§ Working data:
* * * * * * * * *

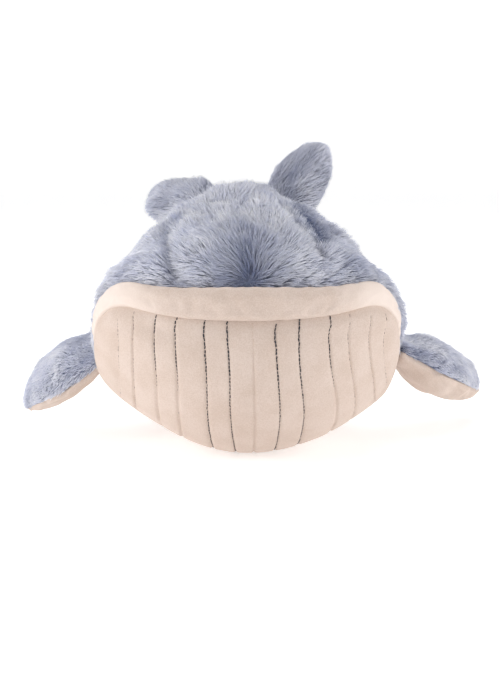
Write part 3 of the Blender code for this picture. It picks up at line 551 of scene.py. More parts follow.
@dataclass(frozen=True)
class WhaleForm:
    """The whale's body and tail as upright sections along y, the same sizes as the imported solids."""

    half_width: float = 0.146
    widest_y: float = -0.040
    front_length: float = 0.112
    front_bluntness: float = 2.4
    joint_y: float = 0.165
    joint_height: float = 0.133
    root_half_width: float = 0.045
    mouth_height: float = 0.146
    head_height: float = 0.237
    head_top_y: float = -0.020
    brow_bluntness: float = 1.75
    throat_low_y: float = -0.055
    belly_end_y: float = 0.034
    throat_bluntness: float = 2.05
    back_lean: float = 1.50
    belly_lean: float = 1.5
    arch: float = 0.005
    arch_run: float = 0.030
    corner_drop: float = 0.077
    corner_start: float = 0.031
    corner_run: float = 0.115
    rise_start_y: float = 0.020
    draw: float = 0.011
    draw_half_height: float = 0.013
    draw_end_y: float = 0.130
    tail_half_width: float = 0.052
    tail_end_half_width: float = 0.030
    tail_end_half_height: float = 0.021
    tail_reach: float = 0.128
    tail_rise: float = 0.065
    tail_aside: float = 0.003
    tail_bluntness: float = 5.0
    tail_taper: float = 0.80

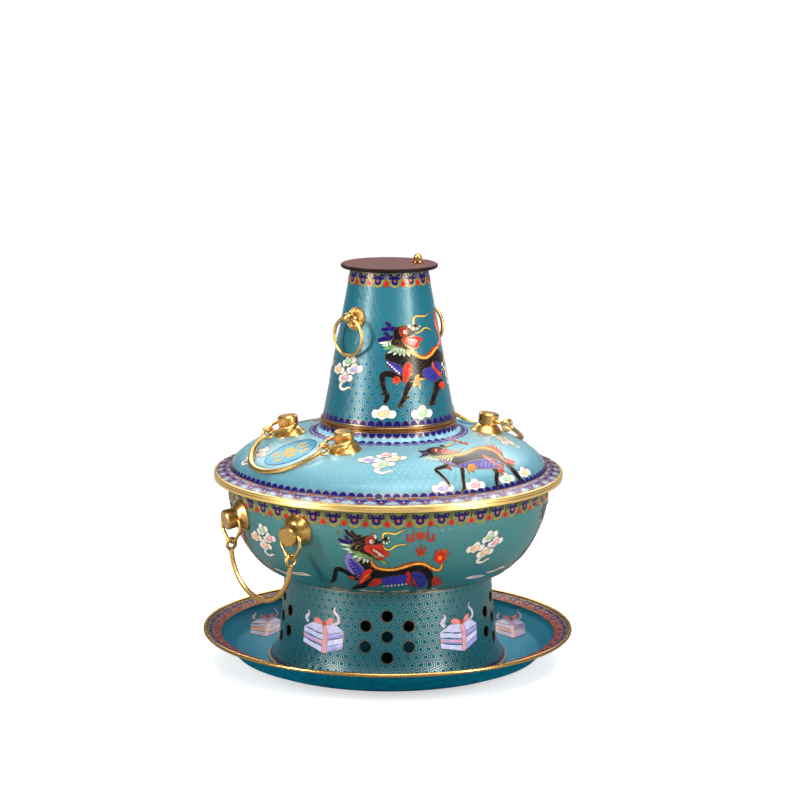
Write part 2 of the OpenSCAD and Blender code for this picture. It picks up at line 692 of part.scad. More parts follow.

* * * * * * * * *

§ Written exercise:
Quote exactly the lines running from the start of the listing above through the line where "whale's body and" is found, and output no other lines.

§ Task answer:
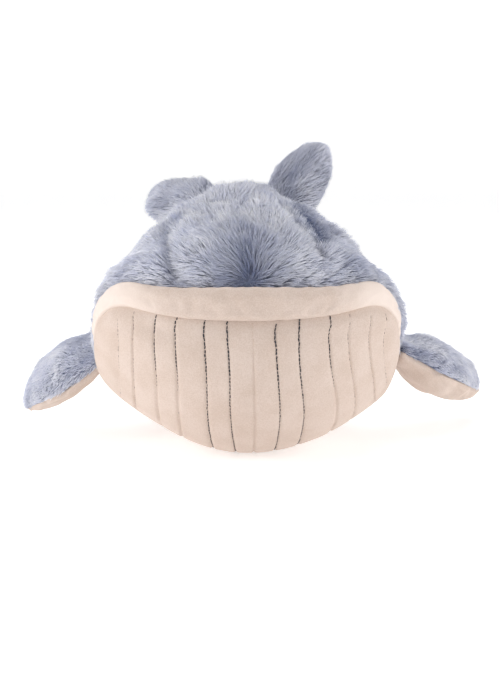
Write part 3 of the Blender code for this picture. It picks up at line 551 of scene.py. More parts follow.
@dataclass(frozen=True)
class WhaleForm:
    """The whale's body and tail as upright sections along y, the same sizes as the imported solids."""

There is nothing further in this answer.